[Start]
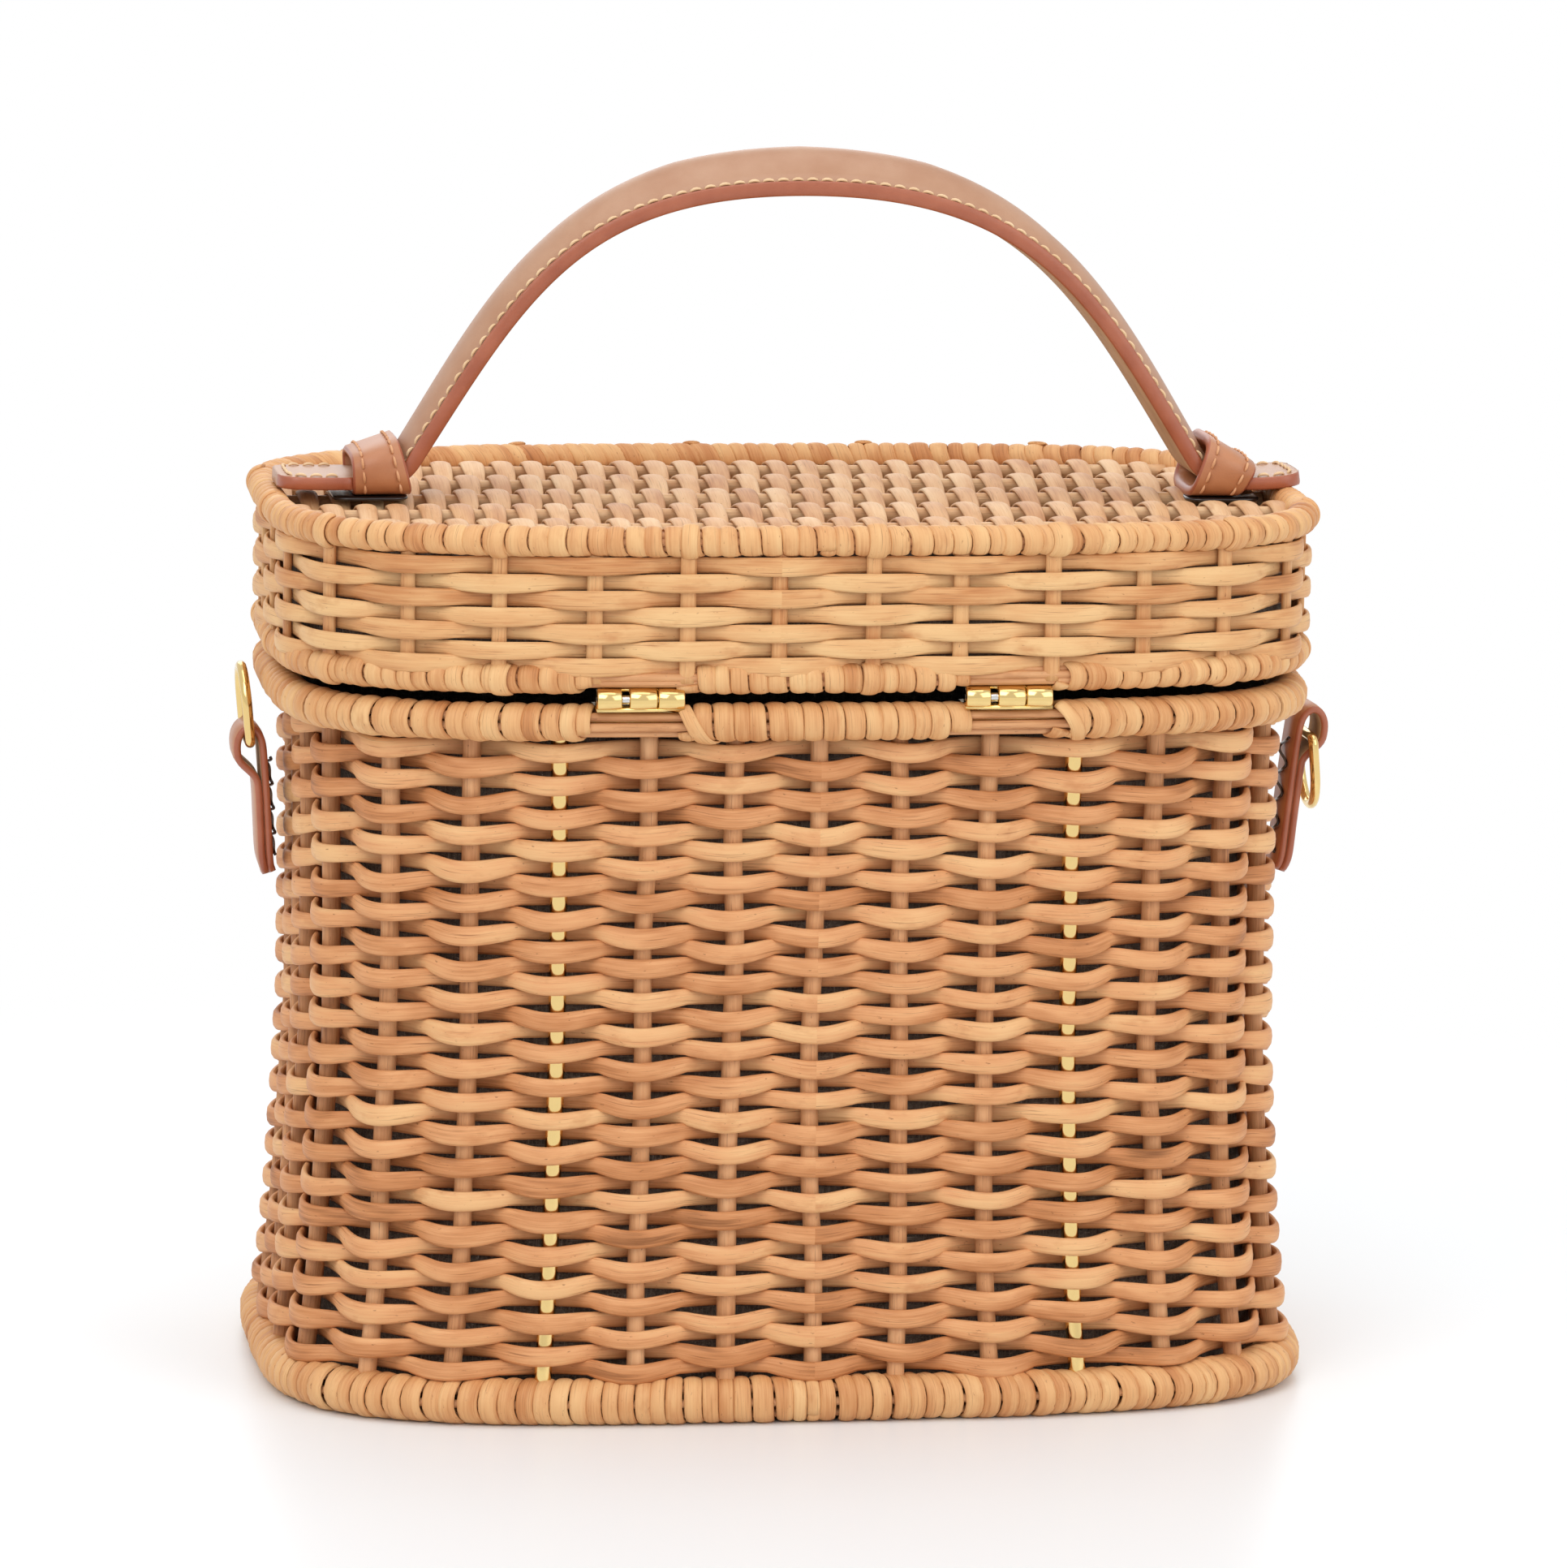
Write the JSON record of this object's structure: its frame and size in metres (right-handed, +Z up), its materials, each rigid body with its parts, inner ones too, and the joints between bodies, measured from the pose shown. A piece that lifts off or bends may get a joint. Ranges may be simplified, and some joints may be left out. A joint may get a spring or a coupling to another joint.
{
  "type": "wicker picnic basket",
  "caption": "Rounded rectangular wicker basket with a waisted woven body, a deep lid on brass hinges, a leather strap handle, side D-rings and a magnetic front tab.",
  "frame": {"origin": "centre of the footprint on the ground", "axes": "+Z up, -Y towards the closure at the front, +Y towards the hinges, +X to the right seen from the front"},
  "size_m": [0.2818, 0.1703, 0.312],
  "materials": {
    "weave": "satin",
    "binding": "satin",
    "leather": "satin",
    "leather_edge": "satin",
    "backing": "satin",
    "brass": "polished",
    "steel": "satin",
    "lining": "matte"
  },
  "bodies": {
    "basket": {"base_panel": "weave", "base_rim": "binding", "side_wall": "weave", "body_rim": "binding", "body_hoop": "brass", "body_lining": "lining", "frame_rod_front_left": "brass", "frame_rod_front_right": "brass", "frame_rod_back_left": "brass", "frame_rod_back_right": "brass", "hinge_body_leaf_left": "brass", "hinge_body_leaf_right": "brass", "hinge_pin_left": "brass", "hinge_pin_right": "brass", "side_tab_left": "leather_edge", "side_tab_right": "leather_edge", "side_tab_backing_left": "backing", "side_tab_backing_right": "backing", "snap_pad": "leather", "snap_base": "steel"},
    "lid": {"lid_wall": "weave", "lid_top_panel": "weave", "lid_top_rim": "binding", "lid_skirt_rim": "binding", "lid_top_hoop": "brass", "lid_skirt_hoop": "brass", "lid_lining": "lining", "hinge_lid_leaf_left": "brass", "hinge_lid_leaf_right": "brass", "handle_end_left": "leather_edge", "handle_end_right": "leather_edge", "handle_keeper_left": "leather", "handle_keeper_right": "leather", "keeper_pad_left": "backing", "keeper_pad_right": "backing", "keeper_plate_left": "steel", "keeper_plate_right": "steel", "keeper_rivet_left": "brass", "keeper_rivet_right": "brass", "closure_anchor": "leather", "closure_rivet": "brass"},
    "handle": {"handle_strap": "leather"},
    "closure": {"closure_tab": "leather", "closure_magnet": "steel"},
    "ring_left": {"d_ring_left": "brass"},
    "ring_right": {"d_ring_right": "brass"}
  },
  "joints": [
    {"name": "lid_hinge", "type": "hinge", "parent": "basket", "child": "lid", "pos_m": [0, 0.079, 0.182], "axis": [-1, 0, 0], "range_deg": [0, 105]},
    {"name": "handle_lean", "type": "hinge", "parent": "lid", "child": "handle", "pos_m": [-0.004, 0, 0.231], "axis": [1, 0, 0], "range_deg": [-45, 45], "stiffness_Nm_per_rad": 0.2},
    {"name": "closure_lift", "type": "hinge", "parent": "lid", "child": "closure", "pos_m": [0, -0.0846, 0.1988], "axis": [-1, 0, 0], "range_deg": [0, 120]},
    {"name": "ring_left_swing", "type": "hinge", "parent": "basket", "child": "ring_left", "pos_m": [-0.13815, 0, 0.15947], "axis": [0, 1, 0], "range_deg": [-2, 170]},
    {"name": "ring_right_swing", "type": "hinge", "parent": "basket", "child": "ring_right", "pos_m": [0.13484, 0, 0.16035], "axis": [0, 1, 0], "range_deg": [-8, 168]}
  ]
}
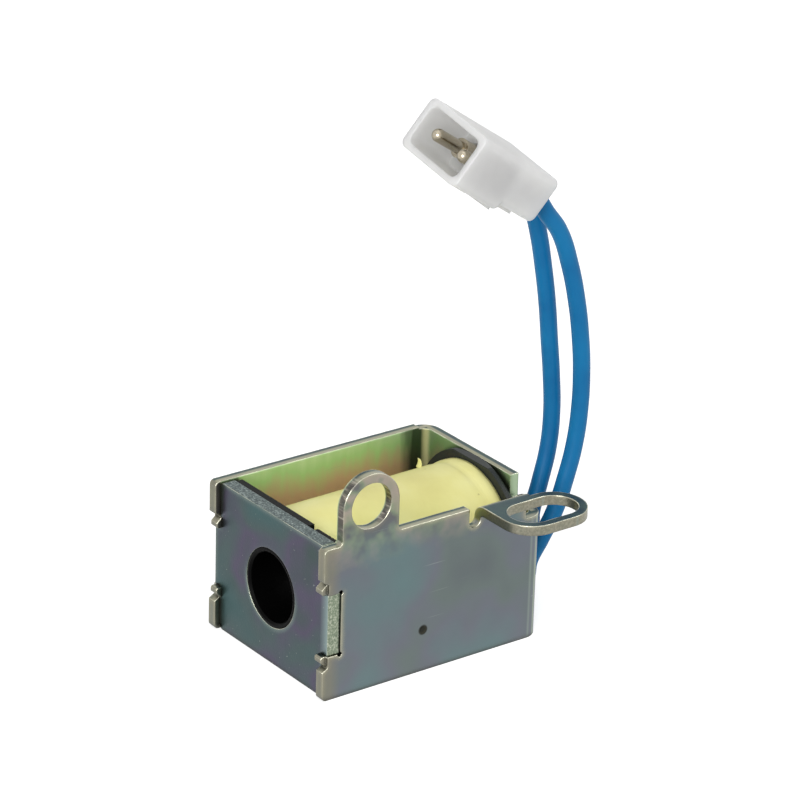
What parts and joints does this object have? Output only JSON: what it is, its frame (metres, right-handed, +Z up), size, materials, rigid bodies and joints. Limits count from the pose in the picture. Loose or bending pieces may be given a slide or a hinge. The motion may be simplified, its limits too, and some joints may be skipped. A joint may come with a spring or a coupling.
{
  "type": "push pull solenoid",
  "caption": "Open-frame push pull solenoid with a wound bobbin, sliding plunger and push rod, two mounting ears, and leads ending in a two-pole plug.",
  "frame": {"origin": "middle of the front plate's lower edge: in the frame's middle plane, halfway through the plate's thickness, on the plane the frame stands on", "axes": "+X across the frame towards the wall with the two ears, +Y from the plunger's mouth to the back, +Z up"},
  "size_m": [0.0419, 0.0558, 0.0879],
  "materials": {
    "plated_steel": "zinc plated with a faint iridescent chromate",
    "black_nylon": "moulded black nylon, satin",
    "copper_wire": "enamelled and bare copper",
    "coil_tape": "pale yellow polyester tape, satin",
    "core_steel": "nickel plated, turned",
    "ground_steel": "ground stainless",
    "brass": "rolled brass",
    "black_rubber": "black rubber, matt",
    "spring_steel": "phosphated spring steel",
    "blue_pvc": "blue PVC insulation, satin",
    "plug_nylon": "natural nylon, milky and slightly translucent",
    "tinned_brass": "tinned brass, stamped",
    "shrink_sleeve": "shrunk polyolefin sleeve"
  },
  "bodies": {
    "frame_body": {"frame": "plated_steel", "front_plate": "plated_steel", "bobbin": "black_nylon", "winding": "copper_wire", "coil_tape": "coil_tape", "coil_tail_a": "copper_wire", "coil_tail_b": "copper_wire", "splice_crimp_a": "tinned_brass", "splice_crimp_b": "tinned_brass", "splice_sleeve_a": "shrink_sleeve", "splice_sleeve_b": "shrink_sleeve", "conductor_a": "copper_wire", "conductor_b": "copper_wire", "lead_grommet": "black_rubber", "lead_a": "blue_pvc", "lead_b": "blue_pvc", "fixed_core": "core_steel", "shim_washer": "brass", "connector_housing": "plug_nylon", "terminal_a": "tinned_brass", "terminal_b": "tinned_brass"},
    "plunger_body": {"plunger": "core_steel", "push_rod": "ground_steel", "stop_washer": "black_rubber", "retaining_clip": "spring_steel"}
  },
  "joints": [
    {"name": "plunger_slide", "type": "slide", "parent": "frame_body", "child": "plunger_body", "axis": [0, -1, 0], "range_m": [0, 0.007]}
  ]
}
[End]
TASK DETAILS: The whole listing above needs to be written out again exactly.

TASK RESULT:
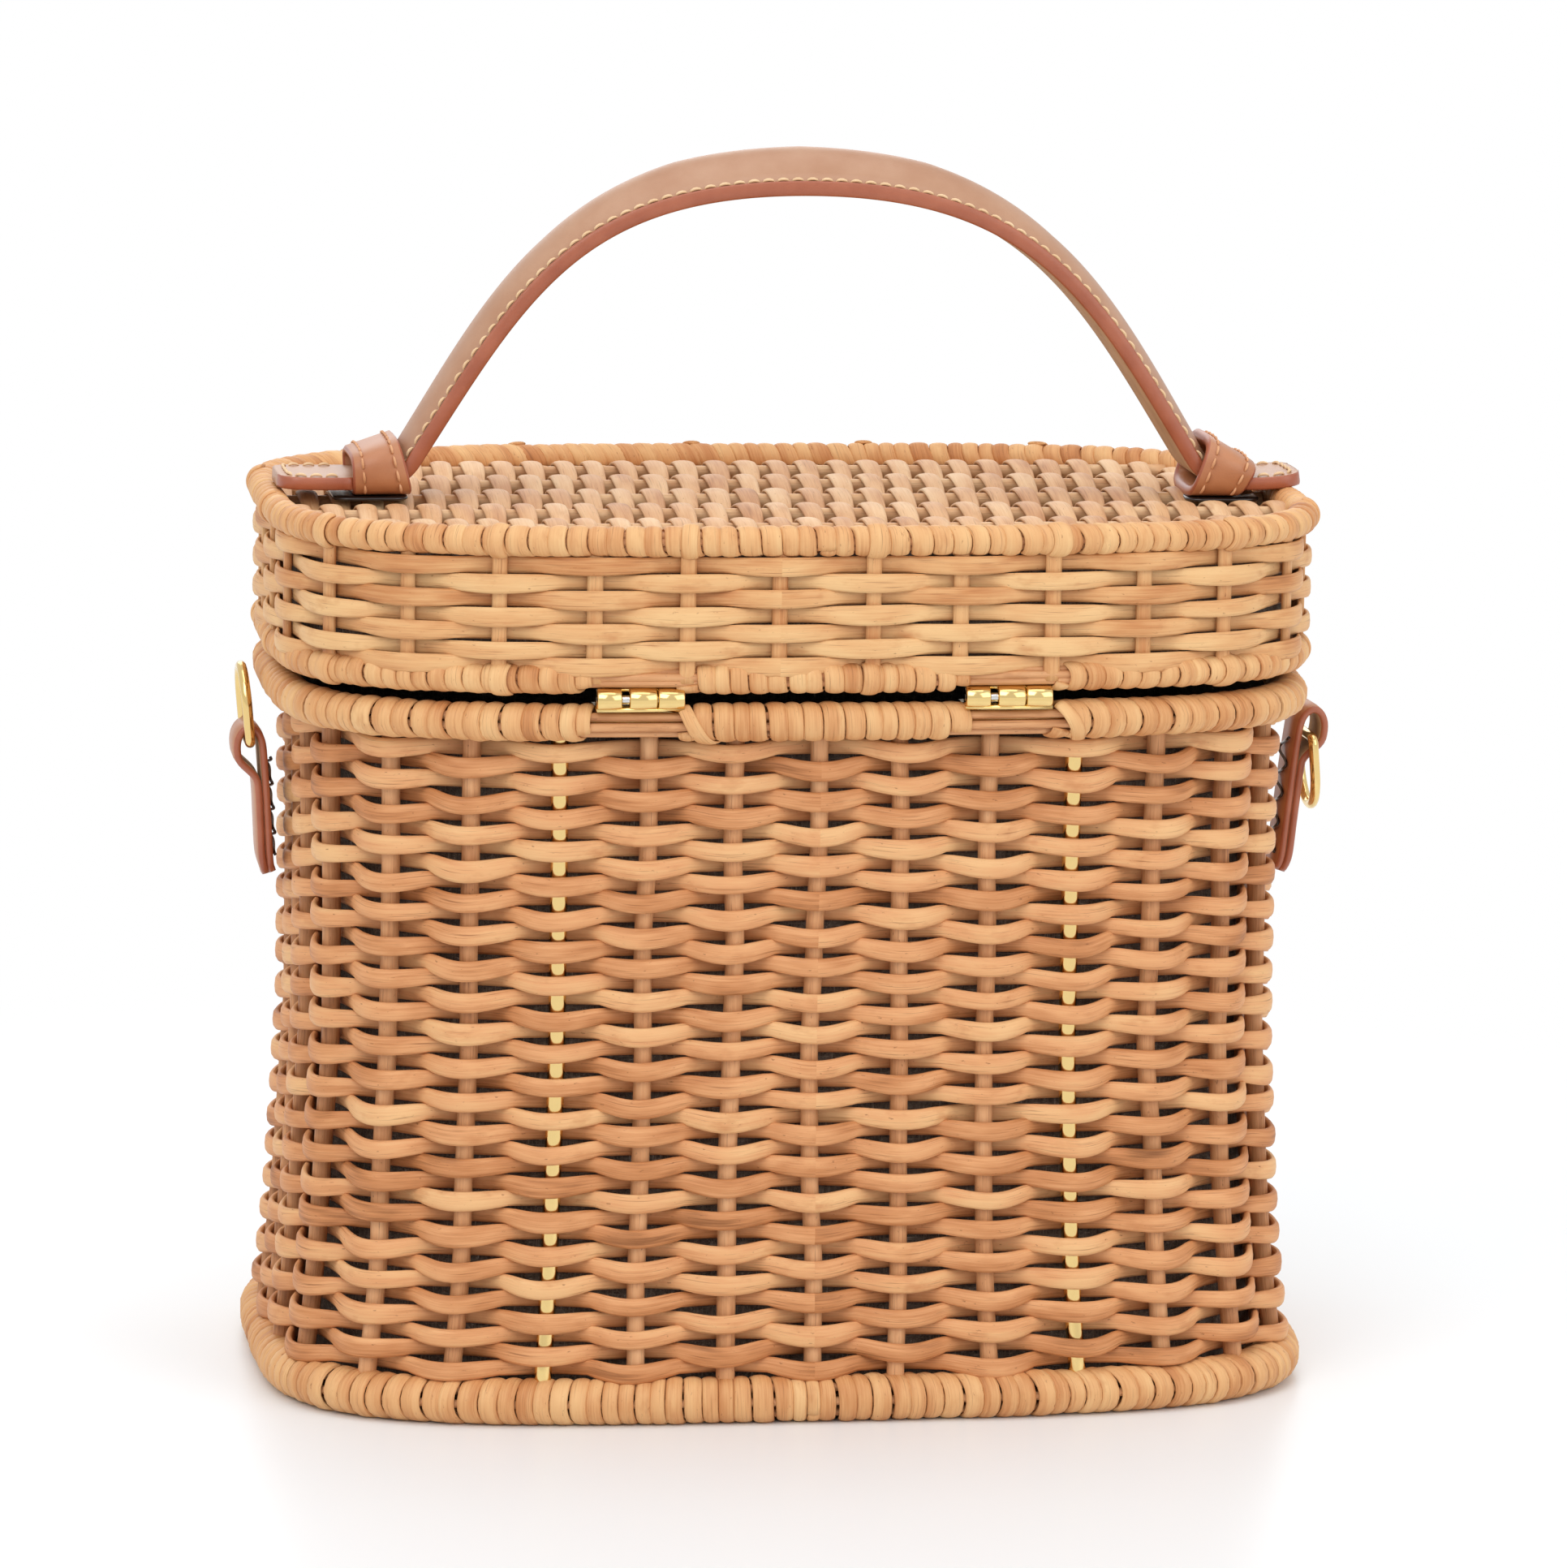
Write the JSON record of this object's structure: its frame and size in metres (right-handed, +Z up), its materials, each rigid body with its parts, inner ones too, and the joints between bodies, measured from the pose shown. A piece that lifts off or bends may get a joint. Ranges may be simplified, and some joints may be left out. A joint may get a spring or a coupling to another joint.
{
  "type": "wicker picnic basket",
  "caption": "Rounded rectangular wicker basket with a waisted woven body, a deep lid on brass hinges, a leather strap handle, side D-rings and a magnetic front tab.",
  "frame": {"origin": "centre of the footprint on the ground", "axes": "+Z up, -Y towards the closure at the front, +Y towards the hinges, +X to the right seen from the front"},
  "size_m": [0.2818, 0.1703, 0.312],
  "materials": {
    "weave": "satin",
    "binding": "satin",
    "leather": "satin",
    "leather_edge": "satin",
    "backing": "satin",
    "brass": "polished",
    "steel": "satin",
    "lining": "matte"
  },
  "bodies": {
    "basket": {"base_panel": "weave", "base_rim": "binding", "side_wall": "weave", "body_rim": "binding", "body_hoop": "brass", "body_lining": "lining", "frame_rod_front_left": "brass", "frame_rod_front_right": "brass", "frame_rod_back_left": "brass", "frame_rod_back_right": "brass", "hinge_body_leaf_left": "brass", "hinge_body_leaf_right": "brass", "hinge_pin_left": "brass", "hinge_pin_right": "brass", "side_tab_left": "leather_edge", "side_tab_right": "leather_edge", "side_tab_backing_left": "backing", "side_tab_backing_right": "backing", "snap_pad": "leather", "snap_base": "steel"},
    "lid": {"lid_wall": "weave", "lid_top_panel": "weave", "lid_top_rim": "binding", "lid_skirt_rim": "binding", "lid_top_hoop": "brass", "lid_skirt_hoop": "brass", "lid_lining": "lining", "hinge_lid_leaf_left": "brass", "hinge_lid_leaf_right": "brass", "handle_end_left": "leather_edge", "handle_end_right": "leather_edge", "handle_keeper_left": "leather", "handle_keeper_right": "leather", "keeper_pad_left": "backing", "keeper_pad_right": "backing", "keeper_plate_left": "steel", "keeper_plate_right": "steel", "keeper_rivet_left": "brass", "keeper_rivet_right": "brass", "closure_anchor": "leather", "closure_rivet": "brass"},
    "handle": {"handle_strap": "leather"},
    "closure": {"closure_tab": "leather", "closure_magnet": "steel"},
    "ring_left": {"d_ring_left": "brass"},
    "ring_right": {"d_ring_right": "brass"}
  },
  "joints": [
    {"name": "lid_hinge", "type": "hinge", "parent": "basket", "child": "lid", "pos_m": [0, 0.079, 0.182], "axis": [-1, 0, 0], "range_deg": [0, 105]},
    {"name": "handle_lean", "type": "hinge", "parent": "lid", "child": "handle", "pos_m": [-0.004, 0, 0.231], "axis": [1, 0, 0], "range_deg": [-45, 45], "stiffness_Nm_per_rad": 0.2},
    {"name": "closure_lift", "type": "hinge", "parent": "lid", "child": "closure", "pos_m": [0, -0.0846, 0.1988], "axis": [-1, 0, 0], "range_deg": [0, 120]},
    {"name": "ring_left_swing", "type": "hinge", "parent": "basket", "child": "ring_left", "pos_m": [-0.13815, 0, 0.15947], "axis": [0, 1, 0], "range_deg": [-2, 170]},
    {"name": "ring_right_swing", "type": "hinge", "parent": "basket", "child": "ring_right", "pos_m": [0.13484, 0, 0.16035], "axis": [0, 1, 0], "range_deg": [-8, 168]}
  ]
}
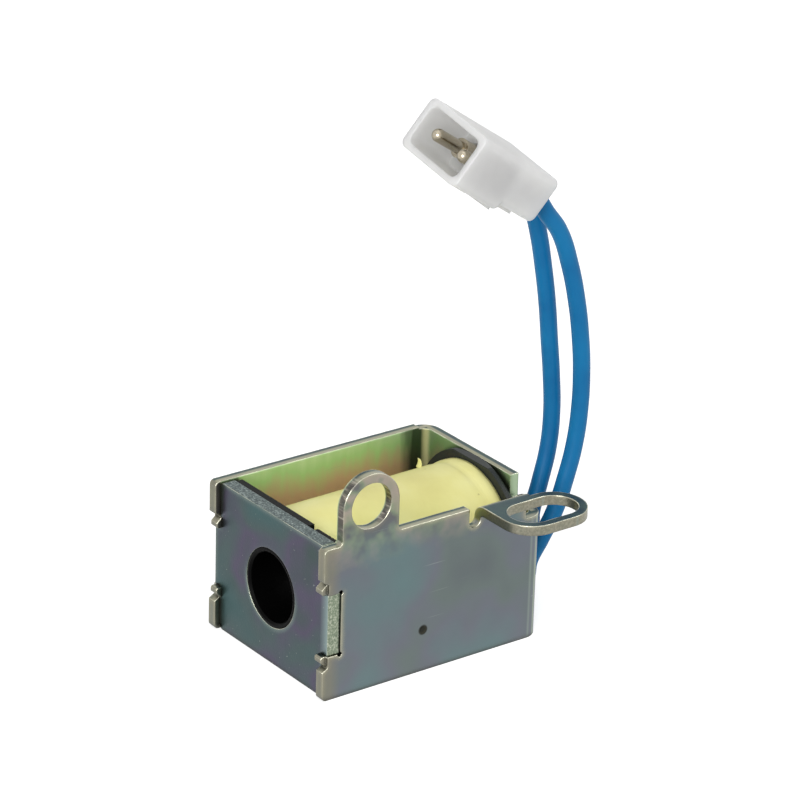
What parts and joints does this object have? Output only JSON: what it is, its frame (metres, right-handed, +Z up), size, materials, rigid bodies and joints. Limits count from the pose in the picture. Loose or bending pieces may be given a slide or a hinge. The motion may be simplified, its limits too, and some joints may be skipped. A joint may come with a spring or a coupling.
{
  "type": "push pull solenoid",
  "caption": "Open-frame push pull solenoid with a wound bobbin, sliding plunger and push rod, two mounting ears, and leads ending in a two-pole plug.",
  "frame": {"origin": "middle of the front plate's lower edge: in the frame's middle plane, halfway through the plate's thickness, on the plane the frame stands on", "axes": "+X across the frame towards the wall with the two ears, +Y from the plunger's mouth to the back, +Z up"},
  "size_m": [0.0419, 0.0558, 0.0879],
  "materials": {
    "plated_steel": "zinc plated with a faint iridescent chromate",
    "black_nylon": "moulded black nylon, satin",
    "copper_wire": "enamelled and bare copper",
    "coil_tape": "pale yellow polyester tape, satin",
    "core_steel": "nickel plated, turned",
    "ground_steel": "ground stainless",
    "brass": "rolled brass",
    "black_rubber": "black rubber, matt",
    "spring_steel": "phosphated spring steel",
    "blue_pvc": "blue PVC insulation, satin",
    "plug_nylon": "natural nylon, milky and slightly translucent",
    "tinned_brass": "tinned brass, stamped",
    "shrink_sleeve": "shrunk polyolefin sleeve"
  },
  "bodies": {
    "frame_body": {"frame": "plated_steel", "front_plate": "plated_steel", "bobbin": "black_nylon", "winding": "copper_wire", "coil_tape": "coil_tape", "coil_tail_a": "copper_wire", "coil_tail_b": "copper_wire", "splice_crimp_a": "tinned_brass", "splice_crimp_b": "tinned_brass", "splice_sleeve_a": "shrink_sleeve", "splice_sleeve_b": "shrink_sleeve", "conductor_a": "copper_wire", "conductor_b": "copper_wire", "lead_grommet": "black_rubber", "lead_a": "blue_pvc", "lead_b": "blue_pvc", "fixed_core": "core_steel", "shim_washer": "brass", "connector_housing": "plug_nylon", "terminal_a": "tinned_brass", "terminal_b": "tinned_brass"},
    "plunger_body": {"plunger": "core_steel", "push_rod": "ground_steel", "stop_washer": "black_rubber", "retaining_clip": "spring_steel"}
  },
  "joints": [
    {"name": "plunger_slide", "type": "slide", "parent": "frame_body", "child": "plunger_body", "axis": [0, -1, 0], "range_m": [0, 0.007]}
  ]
}